EXERCISE DESCRIPTION: Within the material below, locate the line with "The three.js and" and the line with "return (*colour, 1.0)", then return those two lines and all lines between them, exactly as written.

DATASET:
──────

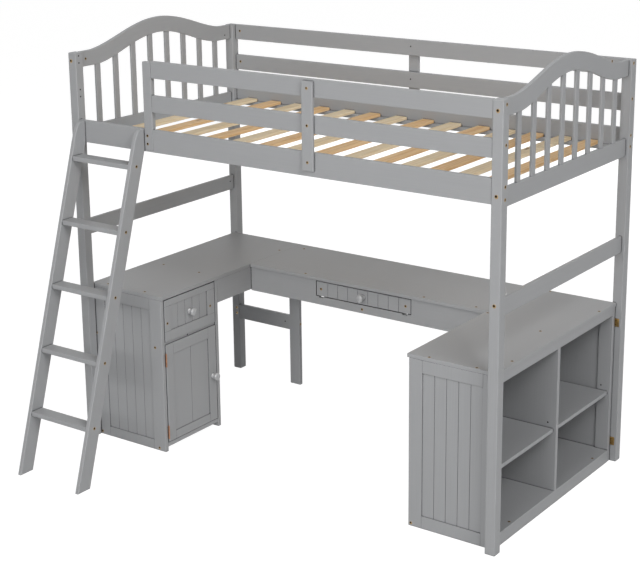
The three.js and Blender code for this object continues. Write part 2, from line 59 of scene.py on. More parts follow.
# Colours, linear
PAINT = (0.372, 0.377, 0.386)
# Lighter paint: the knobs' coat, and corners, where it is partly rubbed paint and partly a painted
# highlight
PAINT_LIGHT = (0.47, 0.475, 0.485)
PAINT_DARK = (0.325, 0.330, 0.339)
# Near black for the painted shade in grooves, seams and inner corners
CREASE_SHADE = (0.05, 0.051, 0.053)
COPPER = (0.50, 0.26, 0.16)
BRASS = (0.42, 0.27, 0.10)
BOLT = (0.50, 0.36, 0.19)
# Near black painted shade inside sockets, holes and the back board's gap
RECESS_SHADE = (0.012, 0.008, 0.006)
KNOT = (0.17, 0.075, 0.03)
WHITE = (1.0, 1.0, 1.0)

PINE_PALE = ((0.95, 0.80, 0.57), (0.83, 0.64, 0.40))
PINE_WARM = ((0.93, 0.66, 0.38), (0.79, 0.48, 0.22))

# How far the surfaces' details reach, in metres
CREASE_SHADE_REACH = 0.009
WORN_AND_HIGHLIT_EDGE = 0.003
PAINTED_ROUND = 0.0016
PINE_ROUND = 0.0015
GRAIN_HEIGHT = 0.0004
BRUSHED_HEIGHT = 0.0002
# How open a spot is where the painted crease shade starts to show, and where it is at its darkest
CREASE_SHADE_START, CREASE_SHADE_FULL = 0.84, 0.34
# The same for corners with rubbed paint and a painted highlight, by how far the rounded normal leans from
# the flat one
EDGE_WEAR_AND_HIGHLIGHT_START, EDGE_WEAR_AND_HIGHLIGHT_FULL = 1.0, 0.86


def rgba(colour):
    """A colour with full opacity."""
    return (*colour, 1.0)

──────

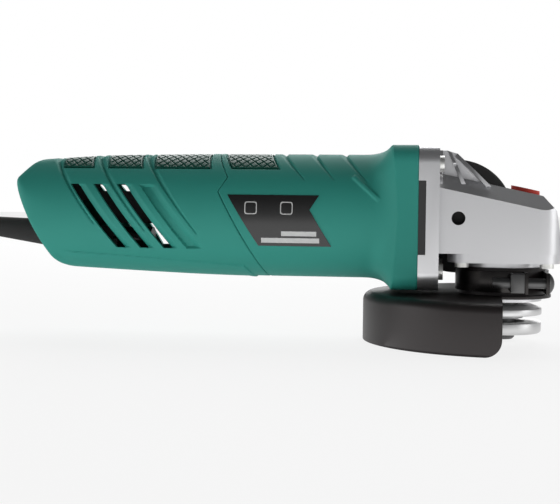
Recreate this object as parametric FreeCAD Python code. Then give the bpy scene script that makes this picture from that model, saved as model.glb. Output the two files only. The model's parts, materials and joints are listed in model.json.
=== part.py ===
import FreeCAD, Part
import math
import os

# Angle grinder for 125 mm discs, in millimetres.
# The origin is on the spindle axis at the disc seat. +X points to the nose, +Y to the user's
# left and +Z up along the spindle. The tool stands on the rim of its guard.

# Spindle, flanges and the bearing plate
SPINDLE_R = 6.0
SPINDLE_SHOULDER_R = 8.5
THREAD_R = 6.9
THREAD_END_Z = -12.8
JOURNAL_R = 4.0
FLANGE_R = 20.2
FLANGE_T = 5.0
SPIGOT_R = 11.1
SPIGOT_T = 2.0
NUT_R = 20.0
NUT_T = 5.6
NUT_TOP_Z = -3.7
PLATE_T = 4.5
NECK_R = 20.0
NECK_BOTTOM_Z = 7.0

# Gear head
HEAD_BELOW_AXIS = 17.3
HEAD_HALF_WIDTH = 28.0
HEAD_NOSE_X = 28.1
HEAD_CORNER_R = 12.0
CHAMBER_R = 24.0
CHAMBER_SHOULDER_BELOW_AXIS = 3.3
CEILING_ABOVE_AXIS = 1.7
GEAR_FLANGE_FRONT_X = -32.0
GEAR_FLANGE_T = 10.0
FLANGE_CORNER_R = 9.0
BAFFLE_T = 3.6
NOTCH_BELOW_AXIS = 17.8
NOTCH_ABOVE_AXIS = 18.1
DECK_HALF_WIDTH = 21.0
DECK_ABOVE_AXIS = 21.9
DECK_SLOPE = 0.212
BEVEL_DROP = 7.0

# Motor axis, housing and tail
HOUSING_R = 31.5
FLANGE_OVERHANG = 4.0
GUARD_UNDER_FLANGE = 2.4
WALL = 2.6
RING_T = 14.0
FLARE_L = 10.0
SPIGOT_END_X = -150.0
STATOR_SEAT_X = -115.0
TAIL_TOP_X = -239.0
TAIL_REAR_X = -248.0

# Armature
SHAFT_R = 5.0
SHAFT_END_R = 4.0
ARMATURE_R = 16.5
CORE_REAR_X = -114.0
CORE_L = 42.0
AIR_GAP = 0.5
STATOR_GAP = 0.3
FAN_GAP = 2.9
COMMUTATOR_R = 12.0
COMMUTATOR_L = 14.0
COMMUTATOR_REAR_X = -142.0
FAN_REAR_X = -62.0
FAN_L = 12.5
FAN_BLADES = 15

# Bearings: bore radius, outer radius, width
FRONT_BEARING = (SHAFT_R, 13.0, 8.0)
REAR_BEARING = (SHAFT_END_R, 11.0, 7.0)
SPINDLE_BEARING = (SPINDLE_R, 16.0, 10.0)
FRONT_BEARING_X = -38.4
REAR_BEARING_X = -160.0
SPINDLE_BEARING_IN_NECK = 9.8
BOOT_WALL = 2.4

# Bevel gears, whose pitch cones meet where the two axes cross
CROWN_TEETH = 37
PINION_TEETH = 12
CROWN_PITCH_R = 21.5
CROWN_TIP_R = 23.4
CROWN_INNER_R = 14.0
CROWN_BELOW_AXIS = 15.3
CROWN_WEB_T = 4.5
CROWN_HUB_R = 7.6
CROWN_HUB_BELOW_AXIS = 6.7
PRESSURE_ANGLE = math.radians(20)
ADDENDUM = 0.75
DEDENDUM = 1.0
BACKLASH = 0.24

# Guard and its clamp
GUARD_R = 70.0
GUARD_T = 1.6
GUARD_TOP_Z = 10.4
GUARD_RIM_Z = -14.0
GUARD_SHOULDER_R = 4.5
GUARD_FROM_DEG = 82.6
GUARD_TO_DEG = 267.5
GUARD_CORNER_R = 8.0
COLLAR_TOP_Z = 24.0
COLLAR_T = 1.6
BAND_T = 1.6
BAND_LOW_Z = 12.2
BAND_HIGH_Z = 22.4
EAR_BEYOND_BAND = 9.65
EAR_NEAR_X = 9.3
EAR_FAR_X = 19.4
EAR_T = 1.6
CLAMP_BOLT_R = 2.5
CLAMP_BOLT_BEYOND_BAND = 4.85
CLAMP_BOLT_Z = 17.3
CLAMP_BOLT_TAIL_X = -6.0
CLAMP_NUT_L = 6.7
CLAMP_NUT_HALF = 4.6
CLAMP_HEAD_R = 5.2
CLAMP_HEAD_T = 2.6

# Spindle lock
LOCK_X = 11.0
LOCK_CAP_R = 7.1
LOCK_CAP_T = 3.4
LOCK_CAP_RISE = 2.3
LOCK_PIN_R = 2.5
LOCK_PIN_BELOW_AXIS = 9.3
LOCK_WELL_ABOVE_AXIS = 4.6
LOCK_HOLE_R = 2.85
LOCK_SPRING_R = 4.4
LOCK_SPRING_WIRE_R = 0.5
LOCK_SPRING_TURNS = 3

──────

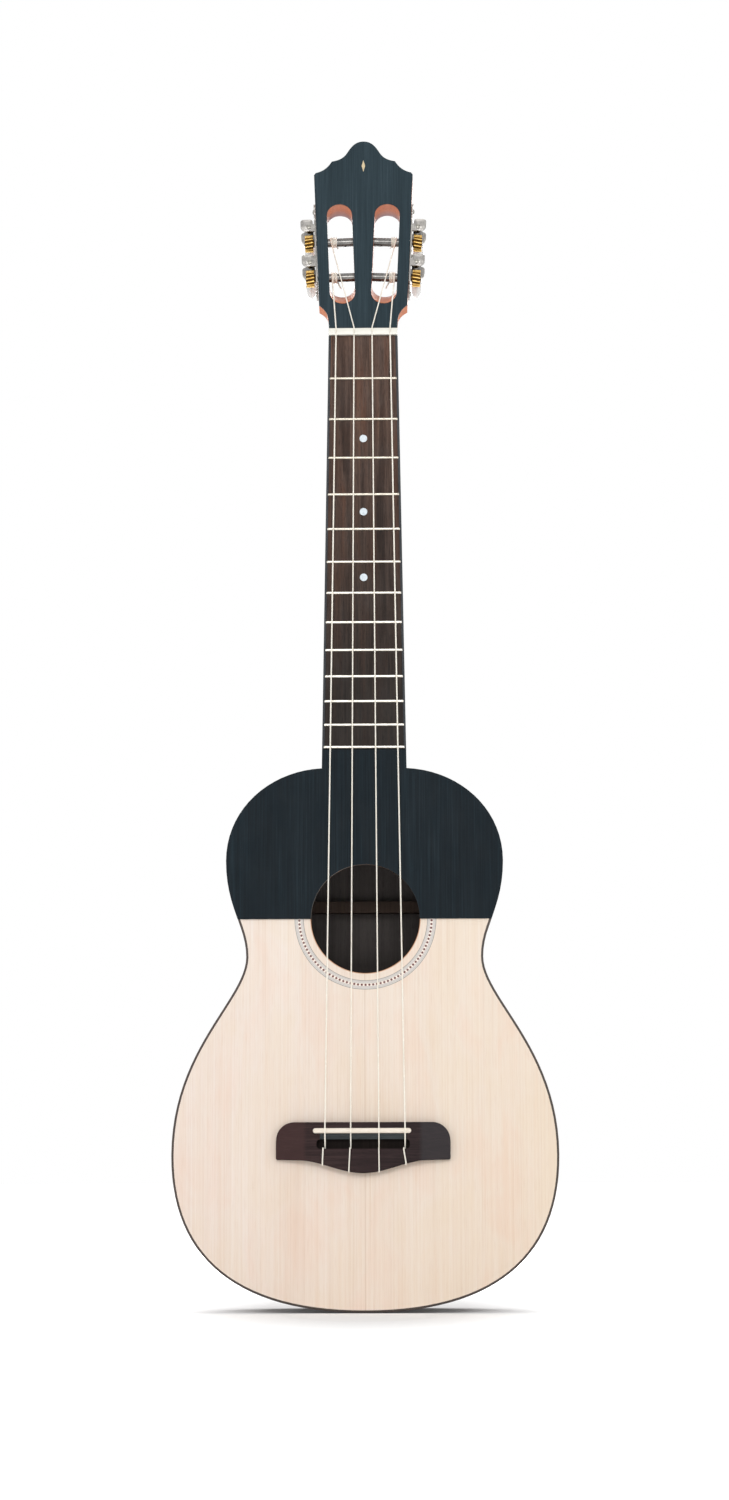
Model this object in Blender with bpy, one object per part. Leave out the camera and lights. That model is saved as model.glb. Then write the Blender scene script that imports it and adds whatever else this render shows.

──────

RESULT FOR THIS TASK:
The three.js and Blender code for this object continues. Write part 2, from line 59 of scene.py on. More parts follow.
# Colours, linear
PAINT = (0.372, 0.377, 0.386)
# Lighter paint: the knobs' coat, and corners, where it is partly rubbed paint and partly a painted
# highlight
PAINT_LIGHT = (0.47, 0.475, 0.485)
PAINT_DARK = (0.325, 0.330, 0.339)
# Near black for the painted shade in grooves, seams and inner corners
CREASE_SHADE = (0.05, 0.051, 0.053)
COPPER = (0.50, 0.26, 0.16)
BRASS = (0.42, 0.27, 0.10)
BOLT = (0.50, 0.36, 0.19)
# Near black painted shade inside sockets, holes and the back board's gap
RECESS_SHADE = (0.012, 0.008, 0.006)
KNOT = (0.17, 0.075, 0.03)
WHITE = (1.0, 1.0, 1.0)

PINE_PALE = ((0.95, 0.80, 0.57), (0.83, 0.64, 0.40))
PINE_WARM = ((0.93, 0.66, 0.38), (0.79, 0.48, 0.22))

# How far the surfaces' details reach, in metres
CREASE_SHADE_REACH = 0.009
WORN_AND_HIGHLIT_EDGE = 0.003
PAINTED_ROUND = 0.0016
PINE_ROUND = 0.0015
GRAIN_HEIGHT = 0.0004
BRUSHED_HEIGHT = 0.0002
# How open a spot is where the painted crease shade starts to show, and where it is at its darkest
CREASE_SHADE_START, CREASE_SHADE_FULL = 0.84, 0.34
# The same for corners with rubbed paint and a painted highlight, by how far the rounded normal leans from
# the flat one
EDGE_WEAR_AND_HIGHLIGHT_START, EDGE_WEAR_AND_HIGHLIGHT_FULL = 1.0, 0.86


def rgba(colour):
    """A colour with full opacity."""
    return (*colour, 1.0)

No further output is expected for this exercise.